According to our sources, an event notice has been filed on behalf of Safepoint Insurance Company, the sponsor of the Manatee Re Ltd. (Series 2016-1) catastrophe bond, revealing the initial estimate of the insurers hurricane Irma losses that qualify under the terms of the cat bond and the level reported suggests a loss for the bonds holders.
We’re told that the event notice discloses a $100 million initial estimate of Safepoint’s hurricane Irma losses (that are relevant and qualify under the cat bond terms), which is sufficient to eat through the highest risk Class C tranche of Manatee Re 2016-1 cat bond notes.

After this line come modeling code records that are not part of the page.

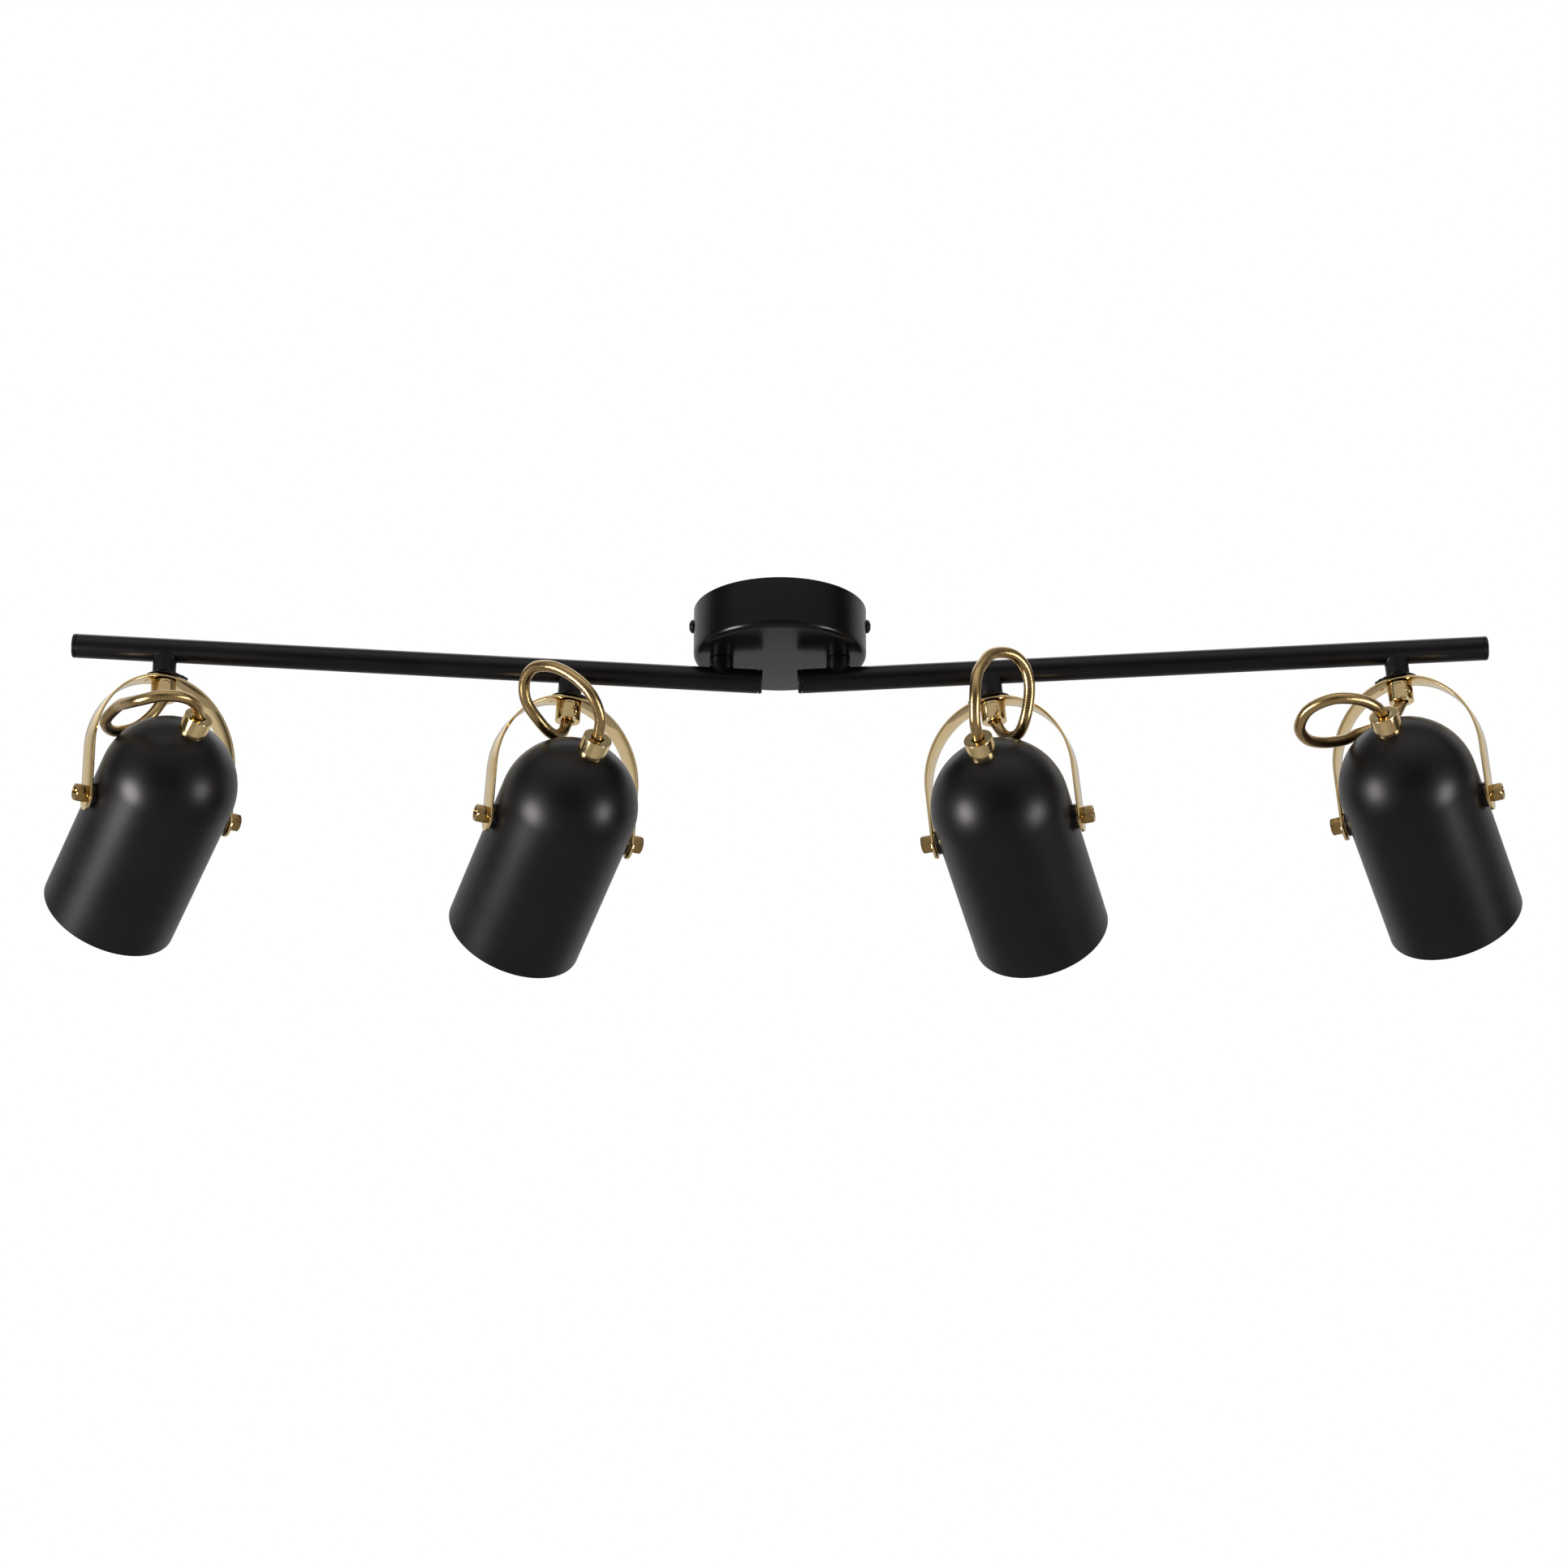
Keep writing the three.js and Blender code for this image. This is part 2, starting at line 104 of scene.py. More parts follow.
# Swivel fittings, down the swivel axis from the tube's centre line
STUB_R = 6.8
STUB_BEAD = 0.25
STUB_BOTTOM = -14.8
NECK_R = 4.5
NECK_BORE_R = 2.5
NECK_BOTTOM = -24.5
WASHER_R = 11
WASHER_TOP = -15.1
WASHER_FLARE_Z = -15.9
WASHER_BOTTOM = -17.4
TAB_LINE = ((8.6, -16.2), (11.6, -16.9, 1.2), (13.0, -18.3, 0.8), (13.35, -18.0))
TAB_W = 4.5
TAB_T = 0.7
TAB_TAPER = 0.3  # share of its width that it loses towards its tip

# Yoke and cable grip
YOKE_TOP = -17.7
YOKE_HALF = 43.7
YOKE_ARCH = 50
YOKE_T = 1.5
YOKE_W = 15
YOKE_END_DROP = 2  # middle of a round end below its pivot
PIVOT_Z = -97.3
PIP_X = -10.5
PIP_R = 1.2
GRIP_R = 7.2
GRIP_TOP = -20.3
GRIP_BOTTOM = -31.2
GRIP_FLAT_Y = -6.6
GRIP_FLAT_HALF = 2.9
GRIP_FLAT_SPAN = (GRIP_BOTTOM + 1.6, GRIP_TOP - 1)
GRIP_TURNS = {1: -13.5, 2: -18, 3: 12.4, 4: 9}  # of the flat from the yoke's front, in degrees
GRIP_SCREW = {"radius": 2.6, "height": 1.3, "shank_r": 1.5, "shank": 2.0}
GRIP_SCREW_Z = GRIP_TOP - 5.2
GRIP_SCREW_TURNS = {1: 180, 2: 38, 3: 180, 4: 52}  # of the screw from the flat

# Armoured cord
CORD_R = 3.3
CORD_BORE_R = 3.9
RIB_PITCH = 0.9
RIB_DEPTH = 0.05
RINGS_PER_RIB = 5
CORD_SIDES = 18

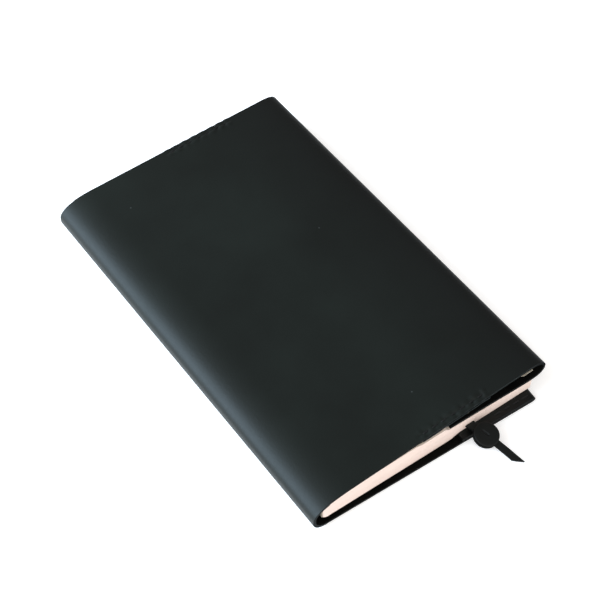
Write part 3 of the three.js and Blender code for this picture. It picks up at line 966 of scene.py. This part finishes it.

The $20 million tranche of Series 2016-1 Class C notes issued by Manatee Re Ltd. secured Safepoint a particularly risky layer of reinsurance coverage, with an initial attachment probability of 14.28% and base expected loss of 10.32% at launch. Investors in the Class C notes were paid a 16.25% coupon at launch for holding this layer of the cat bond.
We understand that the notes moved up Safepoint’s reinsurance tower slightly at the latest reset and the covered layer expanded a little, lowering the expected loss very slightly.
The Manatee Re 2016-1 cat bond provides Safepoint with collateralized reinsurance for losses from Florida and Louisiana named storms.
With hurricane Irma blowing through Florida as a major hurricane causing significant damage, the Manatee Re cat bonds were always going to be considered at risk and this tranche are the riskiest sponsored by Safepoint, an insurer with significant coastal exposure.
The Class C notes attach at $40 million of losses to Safepoint after the latest reset (initially they would have attached at $30m) and cover 50% of losses up to an $80 million exhaustion (initially this was up to $60m), we’re told.
With the loss estimate at $100 million it suggests this Class C tranche of Manatee Re 2016-1 notes is going to be a total loss, with investors likely to payout the $20 million to Safepoint as reinsurance, once the claim is finalised.
This is only the initial event notice estimate of losses from Safepoint though, so the figure could rise which may bring other layers of coverage including the Class A notes, which sit higher up in the reinsurance tower, into play as well.
At the moment though it looks like the loss estimate is not high enough to bring the Class A tranche into play, but a privately placed reinsurance layer that sites alongside Safepoint’s FHCF coverage may be tapped as well and that could have ILS market participation.
So, as a result this is the first catastrophe bond that looks set for a loss due to the impact of hurricane Irma and it may not be the last.
The ILS investor base continues to watch a number of the riskiest layers of aggregate, industry-loss trigger retrocessional reinsurance cat bonds closely, as well as a few other riskier per-occurrence cat bonds sponsored by Floridian primary insurers.
It has to be stressed and reiterated that at this stage the event notice from Safepoint regarding its Manatee Re 2016-1 cat bond is preliminary, the estimate could rise significantly we would imagine as the impacts of hurricane Irma become clearer.